The contract was dated September 17, 1979, and the letter in question, written by appellants' attorney, was dated October 15, 1979. The letter reads:
"Since the execution of the Agreement to make you as the agent to prepare and process applications for obtaining a mobile home permit, we have been advised that the coal company is buying all of the surrounding land in that area and that for this reason, there would be no value in making an application for a mobile home permit, as the mobile home would be within the blasting area where homes would be severely affected by blasting.
"On that basis, I am writing to you on behalf of Mr. Johnston to advise you that we should cancel the agency and Memorandum of Agreement so that it will not be necessary to expend any monies in attempting to obtain a permit which would not be granted.
"Please let me hear from you immediately regarding this matter so that we can cancel the agreement."
The letter speaks of termination or cancellation of the contract in the future. It reflects that appellants think, it "should" be canceled, but it recognizes the necessity for assent of both parties to do so. The language is plain. There is nothing uncertain, ambiguous or equivocal about it. Appellants did not advise that they would refuse to perform under the contract — certainly not in an unequivocal or positive fashion. The appellants did not actually breach the contract by failing to perform an obligation set forth in it for them to perform. The alleged breach would have to be in the nature of repudiation of the contract or an anticipatory breach by appellants.
"* * * An anticipatory breach of contract is one committed before the time has come when there is a present duty of performance, and is the outcome of words or acts evincing an intention to refuse performance in the future. * * *
"In ascertaining whether an anticipatory breach of a contract has been committed by a party, it is the intention manifested by his acts and words which controls, and not his secret intention. Moreover, in order to predicate a cause of action upon an anticipatory breach, the words or conduct evidencing the breach must be unequivocal and positive in nature. An anticipatory breach of contract is not established by a negative attitude or one which indicates more negotiations are sought or that the party may finally perform." (Emphasis added.) 17 Am.Jur.2d Contracts § 448 (1964).
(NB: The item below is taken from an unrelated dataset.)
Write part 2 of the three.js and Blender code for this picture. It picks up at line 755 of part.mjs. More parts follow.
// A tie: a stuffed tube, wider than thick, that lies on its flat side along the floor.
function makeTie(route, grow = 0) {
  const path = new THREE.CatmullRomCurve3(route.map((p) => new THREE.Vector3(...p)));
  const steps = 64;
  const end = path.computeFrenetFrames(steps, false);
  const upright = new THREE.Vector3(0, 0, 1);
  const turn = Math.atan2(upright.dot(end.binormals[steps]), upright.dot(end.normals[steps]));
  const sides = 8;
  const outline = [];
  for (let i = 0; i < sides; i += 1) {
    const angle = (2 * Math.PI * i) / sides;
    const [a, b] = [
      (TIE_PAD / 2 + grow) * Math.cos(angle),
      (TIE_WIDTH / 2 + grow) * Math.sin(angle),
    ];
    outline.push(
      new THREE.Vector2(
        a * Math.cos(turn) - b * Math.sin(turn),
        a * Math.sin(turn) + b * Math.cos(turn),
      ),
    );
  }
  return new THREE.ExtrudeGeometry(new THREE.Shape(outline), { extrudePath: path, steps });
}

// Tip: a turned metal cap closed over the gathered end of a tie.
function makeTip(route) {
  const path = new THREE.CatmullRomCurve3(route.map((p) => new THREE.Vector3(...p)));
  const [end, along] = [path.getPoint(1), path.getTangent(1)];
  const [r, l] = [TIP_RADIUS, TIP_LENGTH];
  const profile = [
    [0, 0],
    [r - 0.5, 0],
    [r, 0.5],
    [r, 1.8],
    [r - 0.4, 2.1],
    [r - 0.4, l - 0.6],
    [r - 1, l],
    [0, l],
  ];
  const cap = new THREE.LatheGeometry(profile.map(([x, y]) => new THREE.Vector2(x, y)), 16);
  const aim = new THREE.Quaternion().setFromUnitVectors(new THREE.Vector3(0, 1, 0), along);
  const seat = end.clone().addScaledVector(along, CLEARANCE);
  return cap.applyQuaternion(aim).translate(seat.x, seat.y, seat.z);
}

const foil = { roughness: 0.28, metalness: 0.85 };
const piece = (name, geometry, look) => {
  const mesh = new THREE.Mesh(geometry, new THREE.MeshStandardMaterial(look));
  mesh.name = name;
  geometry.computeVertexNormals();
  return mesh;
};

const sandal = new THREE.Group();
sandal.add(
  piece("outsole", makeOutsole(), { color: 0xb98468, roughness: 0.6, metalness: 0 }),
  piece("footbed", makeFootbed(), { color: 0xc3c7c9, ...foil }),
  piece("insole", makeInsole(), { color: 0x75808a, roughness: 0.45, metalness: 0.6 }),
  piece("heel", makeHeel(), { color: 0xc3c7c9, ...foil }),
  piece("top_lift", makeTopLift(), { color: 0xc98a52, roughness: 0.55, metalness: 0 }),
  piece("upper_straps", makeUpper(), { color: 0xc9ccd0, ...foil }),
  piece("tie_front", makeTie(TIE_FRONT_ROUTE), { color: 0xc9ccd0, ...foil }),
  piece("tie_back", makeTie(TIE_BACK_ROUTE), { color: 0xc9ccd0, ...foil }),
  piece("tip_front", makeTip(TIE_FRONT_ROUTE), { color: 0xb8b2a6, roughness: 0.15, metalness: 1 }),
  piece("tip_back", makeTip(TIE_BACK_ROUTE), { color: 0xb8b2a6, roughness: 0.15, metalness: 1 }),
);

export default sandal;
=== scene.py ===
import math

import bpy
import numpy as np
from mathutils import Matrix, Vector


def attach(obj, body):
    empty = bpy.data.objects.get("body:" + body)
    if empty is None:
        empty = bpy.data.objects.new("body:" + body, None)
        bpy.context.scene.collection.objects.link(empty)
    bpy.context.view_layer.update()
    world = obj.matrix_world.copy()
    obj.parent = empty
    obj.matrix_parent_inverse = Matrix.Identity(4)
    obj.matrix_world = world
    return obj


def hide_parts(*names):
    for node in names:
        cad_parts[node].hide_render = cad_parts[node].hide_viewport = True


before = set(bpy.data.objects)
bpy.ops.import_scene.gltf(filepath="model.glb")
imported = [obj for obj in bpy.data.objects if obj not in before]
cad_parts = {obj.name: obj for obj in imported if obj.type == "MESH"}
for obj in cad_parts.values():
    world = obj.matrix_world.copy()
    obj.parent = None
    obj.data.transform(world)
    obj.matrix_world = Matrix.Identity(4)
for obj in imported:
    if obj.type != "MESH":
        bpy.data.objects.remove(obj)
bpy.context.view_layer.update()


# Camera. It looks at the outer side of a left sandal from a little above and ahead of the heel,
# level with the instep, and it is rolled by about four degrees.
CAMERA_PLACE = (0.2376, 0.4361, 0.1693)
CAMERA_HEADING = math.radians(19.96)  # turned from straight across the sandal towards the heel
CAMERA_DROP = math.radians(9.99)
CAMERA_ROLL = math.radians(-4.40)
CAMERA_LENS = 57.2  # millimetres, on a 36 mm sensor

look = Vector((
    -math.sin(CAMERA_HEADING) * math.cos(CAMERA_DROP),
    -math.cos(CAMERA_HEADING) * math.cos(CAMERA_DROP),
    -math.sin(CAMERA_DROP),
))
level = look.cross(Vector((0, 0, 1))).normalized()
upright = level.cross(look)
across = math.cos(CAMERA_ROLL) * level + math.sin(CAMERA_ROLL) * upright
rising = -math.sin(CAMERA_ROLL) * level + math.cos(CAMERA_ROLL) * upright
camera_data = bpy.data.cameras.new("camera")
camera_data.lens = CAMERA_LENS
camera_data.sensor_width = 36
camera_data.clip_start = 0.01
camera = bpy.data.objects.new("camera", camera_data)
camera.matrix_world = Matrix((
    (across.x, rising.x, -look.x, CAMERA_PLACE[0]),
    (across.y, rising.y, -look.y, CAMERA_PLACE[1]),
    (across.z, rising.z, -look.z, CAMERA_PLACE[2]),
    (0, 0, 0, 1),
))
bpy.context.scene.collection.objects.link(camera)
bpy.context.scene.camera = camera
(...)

"In order to justify the adverse party in treating the renunciation as a total breach, the refusal to perform must be of the whole contract or of a promise or obligation going to the whole consideration, and it must be distinct, unequivocal, and absolute. * * *" (Emphasis added.) 17 Am.Jur.2d Contracts § 450 (1964).
In referring to a letter somewhat similar to the letter sent by appellants to appellee, the court said in J.L. Metz Furniture Co. v. Thane Lumber Co., 298 F. 91, 92 (8th Cir. 1924):
"It does not contain a denial of Johnson's authority, or anything in the nature of a positive or unequivocal repudiation. It was simply a request for a cancellation. * * *"
Professor Corbin words the proposition:
"* * * A mere request for a change in the terms or a request for cancellation of the contract is not in itself enough to constitute a repudiation." (Footnote omitted.) Corbin on Contracts, § 973, pp. 905-906 (1951).
See Goldwyn Distributing Corporation v. Brenneman, 13 F.2d 105 (3rd Cir. 1926).
The determination in this respect is one of law, i.e. the interpretation, construction, or legal effect of language in the letter, which language is plain and unequivocal. Hollabaugh v. Kolbet, Wyo., 604 P.2d 1359 (1980); Shepard v. Top Hat Land Cattle Co., Wyo., 560 P.2d 730 (1977); Goodman v. Kelly, Wyo., 390 P.2d 244 (1964); Jim's Water Service, Inc. v. Alinen, Wyo., 608 P.2d 667 (1980); Calamari Perillo, Law of Contracts (2d Ed.), § 3-12, p. 124 (1977).
Since the letter is plain and unambiguous and does not renounce or terminate the contract in an unequivocal or positive manner, it cannot amount to a breach of contract, and we cannot look beyond its four corners for the purpose of ascertaining an intent.
Considerable testimony was received at the trial and considerable argument was presented in the briefs of the parties concerning the truth or falsity of the statement in the letter relative to the coal company's purchase of surrounding land and appellants' secret intentions behind the letter; relative to subsequent correspondence between the parties; and relative to the letter having hindered or delayed appellee in his efforts to obtain the necessary permit. It is unnecessary for us to consider these things in an effort to interpret the letter inasmuch as it is plain and unambiguous. We need not go beyond the language itself to determine that there was no positive, unequivocal or distinct renunciation of the agreement.
On November 6, 1979, appellee's attorney responded to the letter, indicating that appellee was "going to proceed * * * to obtain" the permit, but that he "might be amenable to a cancellation of the agreement" if compensated therefor. On January 7, 1980, appellants' attorney confirmed a December 13, 1979 telephone conversation with appellee's attorney in which he advised that appellants "intended to honor" the contract. On February 7, 1980, appellants' attorney inquired of appellee's attorney concerning the ability of appellee to make the agreed payments under the contract and stated that it was his understanding that appellee "is progressing" toward obtaining the necessary permit. On March 25, 1980, appellants' attorney advised appellee's attorney that the contract had terminated on March 17 by virtue of appellee's failure to obtain the permit within the six-month period.
There was no evidence of any hindrance or interference by appellants with the performance of the contract other than that based on the October 15, 1979 letter.
Appellants also presented an issue on appeal relative to the propriety of the awarded damages. Our disposition makes it unnecessary to consider this issue.
The judgment is reversed and appellee's complaint together with its cause is dismissed.